Hiss is not likely to have anything to do with filter caps; most likely it has to do with lead dress, poor grounding, environmental factors, etc. The fact that it gets louder as you turn up the volume and tone suggests it's getting into the circuit prior to that point in the circuit.  
 
Are you using a shielded cable running from the input?  
 
What type of resistors are you using?  
 
Are you using the Fender 5E3 layout or something else?  
 
Why type of grounding scheme are you using?
 
4/28/2003 5:45 PM
josh camp

i am using mostly metal film resistors, except for a few carbon comp - i know those a re probably suspect.. as for the shielded cable on input - i did use shielded cable here and there - except for the grounds. this is the mission amps tweedy deluxe 5e3.  
i am using a star grounding scheme throughout - separating power and preamp sections  
 
thaks for your help.  
 
jc
 
4/29/2003 7:31 AM
MJ Harnish
I would contact Bruce in that case b/c he's really good about customer support.  
 
My first suggestion would be to get rid of the carbon comp resistors and see if that improves things. CCs can be a PITA when it comes to noise; sometimes you have no problems and sometimes you've got all kinds of sqeaks, hisses, and squeals.
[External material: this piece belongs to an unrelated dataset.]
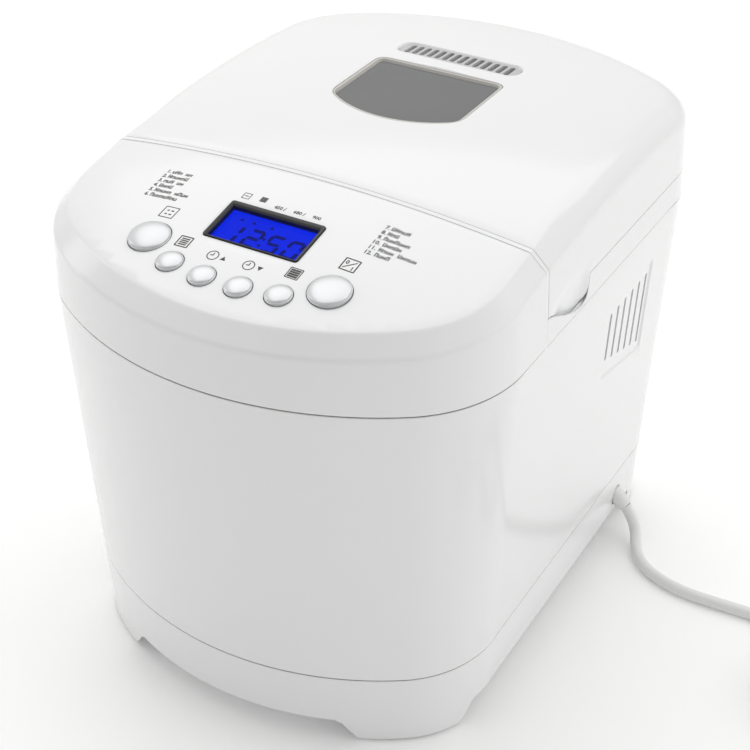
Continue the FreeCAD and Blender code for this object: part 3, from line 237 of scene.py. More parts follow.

I had an old Deluxe Reverb that used to sound like squirrels were inside it being tortured from time to time while it was warming up. :(
 
5/3/2003 4:33 AM
Mark Lavelle

quote:
"i am using mostly metal film resistors, except for a few carbon comp - i know those are probably suspect."
One place you definitely don't want carbon comp resistors is on the plates of your preamp tubes.